| INSTRUCTIONS FOR THE TASK |
Take the data below and write out exactly the lines from the one with "Model this object in build123d, one" through the one with "from math import"; omit every other line.

| STORED ROWS |
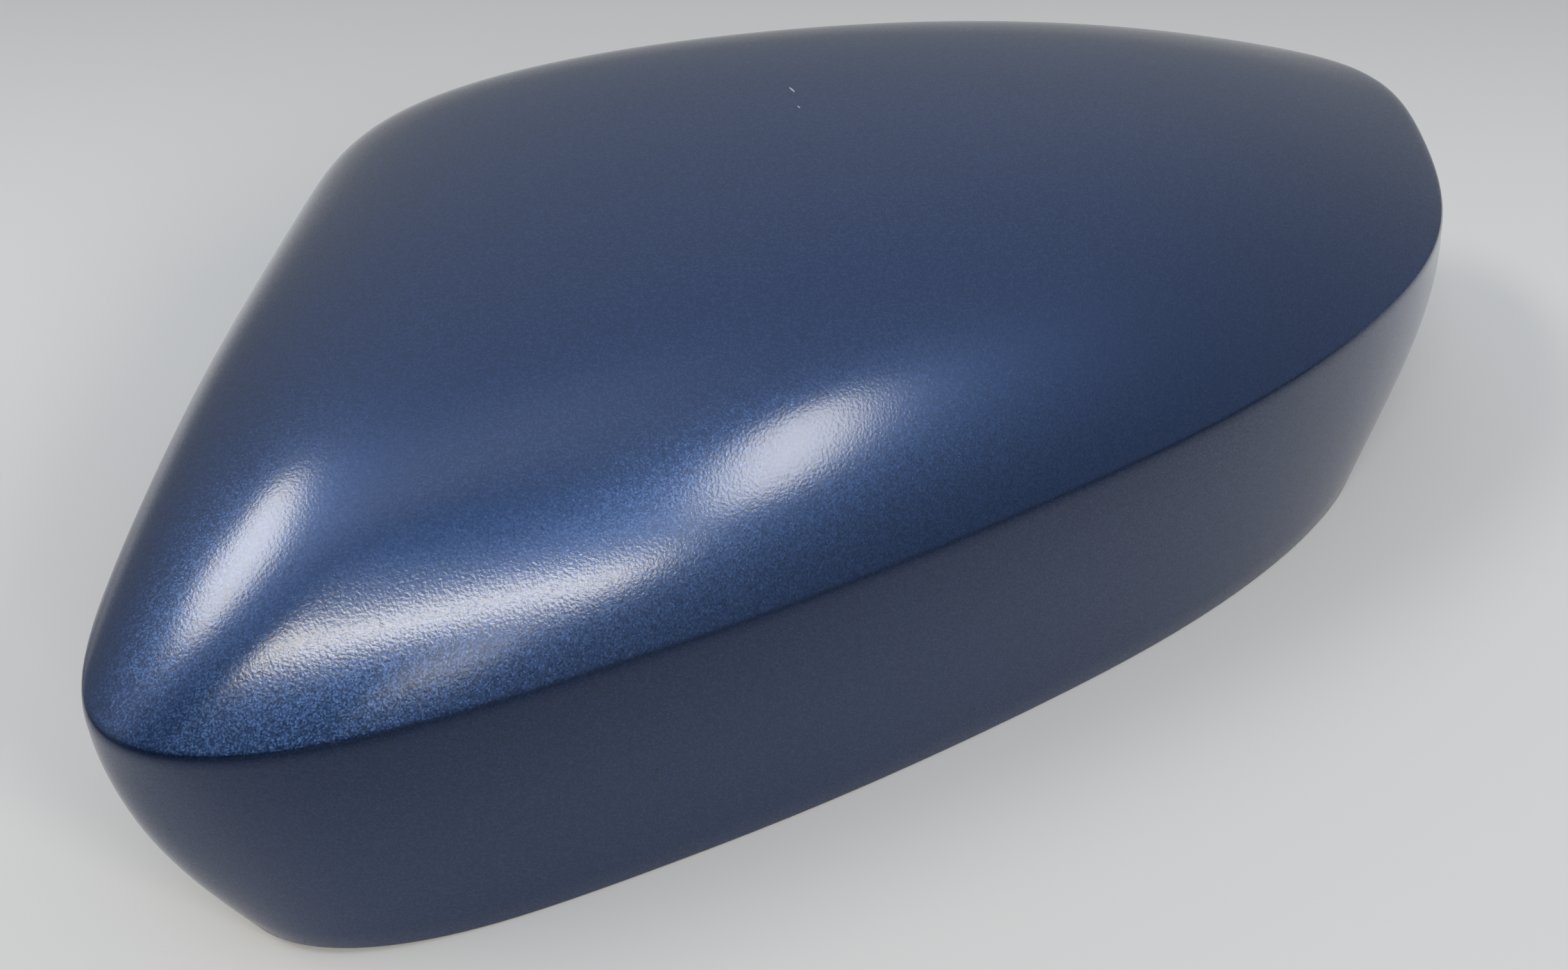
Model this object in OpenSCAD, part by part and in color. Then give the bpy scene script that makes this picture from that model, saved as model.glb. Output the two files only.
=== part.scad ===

==

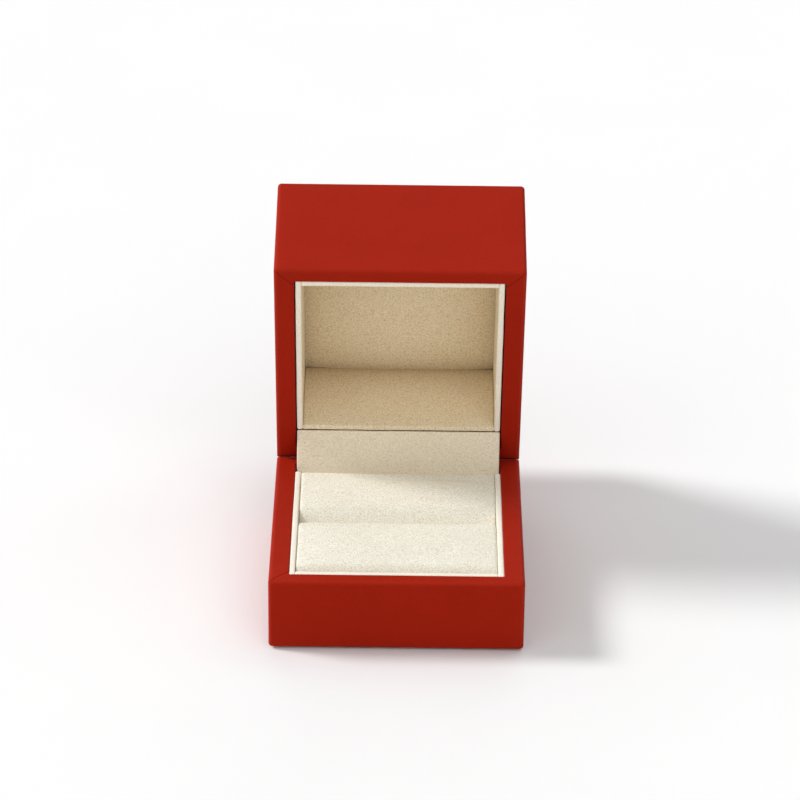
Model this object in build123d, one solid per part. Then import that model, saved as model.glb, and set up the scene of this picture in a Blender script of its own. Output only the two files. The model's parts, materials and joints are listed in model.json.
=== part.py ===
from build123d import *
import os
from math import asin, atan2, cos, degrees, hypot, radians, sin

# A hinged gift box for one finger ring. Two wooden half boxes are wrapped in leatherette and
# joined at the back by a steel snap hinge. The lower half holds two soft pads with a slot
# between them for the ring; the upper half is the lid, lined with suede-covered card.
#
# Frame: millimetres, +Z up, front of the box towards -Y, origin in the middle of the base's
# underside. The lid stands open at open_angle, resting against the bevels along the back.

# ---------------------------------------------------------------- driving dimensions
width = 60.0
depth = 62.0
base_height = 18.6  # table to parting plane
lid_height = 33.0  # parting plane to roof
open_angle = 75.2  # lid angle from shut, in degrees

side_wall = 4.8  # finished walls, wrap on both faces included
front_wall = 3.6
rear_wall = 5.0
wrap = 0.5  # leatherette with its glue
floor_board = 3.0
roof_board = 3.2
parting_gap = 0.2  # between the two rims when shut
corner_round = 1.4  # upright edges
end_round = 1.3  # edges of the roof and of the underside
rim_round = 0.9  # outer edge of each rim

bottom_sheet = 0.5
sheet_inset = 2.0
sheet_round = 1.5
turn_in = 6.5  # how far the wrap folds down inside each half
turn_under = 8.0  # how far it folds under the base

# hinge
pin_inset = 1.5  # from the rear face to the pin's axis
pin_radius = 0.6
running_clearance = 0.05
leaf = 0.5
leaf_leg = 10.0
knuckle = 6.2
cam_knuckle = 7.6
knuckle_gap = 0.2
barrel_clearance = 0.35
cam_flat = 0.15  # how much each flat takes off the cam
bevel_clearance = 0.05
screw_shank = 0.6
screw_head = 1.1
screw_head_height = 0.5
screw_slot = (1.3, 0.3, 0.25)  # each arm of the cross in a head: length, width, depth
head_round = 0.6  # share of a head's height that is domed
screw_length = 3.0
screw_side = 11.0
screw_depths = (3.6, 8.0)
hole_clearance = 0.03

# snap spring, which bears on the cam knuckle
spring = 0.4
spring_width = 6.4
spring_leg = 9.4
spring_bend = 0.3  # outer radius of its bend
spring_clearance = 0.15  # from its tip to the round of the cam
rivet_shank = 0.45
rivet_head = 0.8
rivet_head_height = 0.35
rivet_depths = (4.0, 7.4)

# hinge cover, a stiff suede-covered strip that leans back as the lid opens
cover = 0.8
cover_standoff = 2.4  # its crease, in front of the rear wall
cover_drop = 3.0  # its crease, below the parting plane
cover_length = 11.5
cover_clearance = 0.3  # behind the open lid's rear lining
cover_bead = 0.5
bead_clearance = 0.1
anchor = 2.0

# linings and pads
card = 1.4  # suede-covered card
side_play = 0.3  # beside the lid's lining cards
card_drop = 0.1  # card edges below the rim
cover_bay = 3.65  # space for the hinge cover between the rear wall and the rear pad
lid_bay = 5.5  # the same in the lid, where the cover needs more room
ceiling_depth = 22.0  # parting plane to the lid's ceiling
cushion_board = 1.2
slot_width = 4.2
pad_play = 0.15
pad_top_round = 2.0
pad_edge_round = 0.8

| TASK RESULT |
Model this object in build123d, one solid per part. Then import that model, saved as model.glb, and set up the scene of this picture in a Blender script of its own. Output only the two files. The model's parts, materials and joints are listed in model.json.
=== part.py ===
from build123d import *
import os
from math import asin, atan2, cos, degrees, hypot, radians, sin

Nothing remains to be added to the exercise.